The officers turned on their vehicle’s emergency lights and began chasing the pickup truck on Interstate 8, near Boulevard, Calif., at around 4:20 p.m., according to the United States Customs and Border Protection. The authorities said they believed that the pickup truck had been illegally driven over the southern border and had crashed through an “iron bar vehicle barrier.” They said they identified it by matching a piece that was missing from the truck to one agents had spotted on the ground near the border, though they did not elaborate.

The pickup truck reached speeds of over 100 miles per hour, weaving between cars and bypassing others on the side of the highway, before it drove over spikes that the Border Patrol had placed on the road, the California Highway Patrol said. About a mile later, the truck spun out of control and flipped over, ejecting the nine people who were riding in the truck’s bed, the authorities said.

A woman inside the truck, who was not wearing a seatbelt, was killed, as were two people riding in the bed, the police said. Seven people who had “multiple serious injuries” were taken to the hospital, a spokesman for Customs and Border Protection said.

The driver, a United States citizen whose name was not released, was the only person wearing a seatbelt, the agency said.
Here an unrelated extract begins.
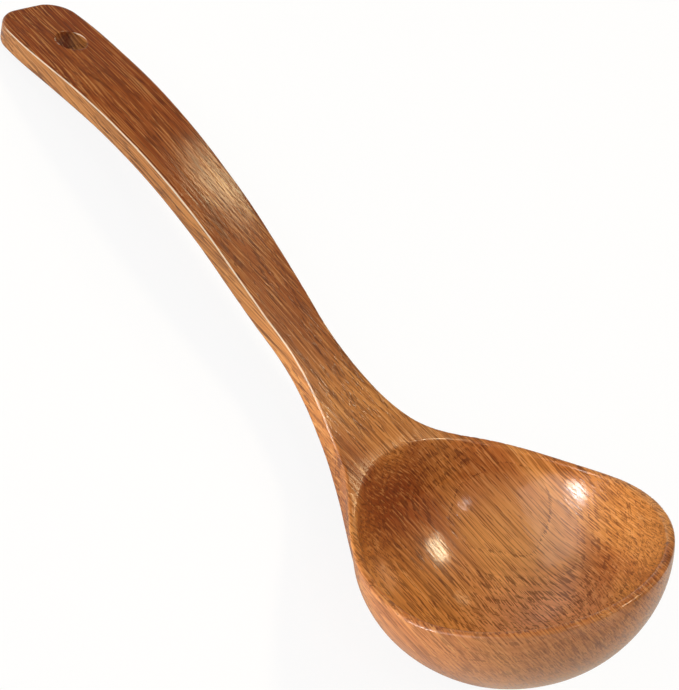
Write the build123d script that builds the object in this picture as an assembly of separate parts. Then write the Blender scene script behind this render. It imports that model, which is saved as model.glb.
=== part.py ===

The California Highway Patrol took the man into custody, but it was not clear whether he had been charged. The identities of the passengers in the truck have not been released either.

“The investigation into the smuggling incident is ongoing,” the spokesman said in an email, “and the Border Patrol is fully cooperating with the CHP in their investigation of the collision.”

About an hour after the crash, the Border Patrol stopped another vehicle that officers believed had crossed over the border with the pickup truck, the agency said. The driver of that car was also arrested.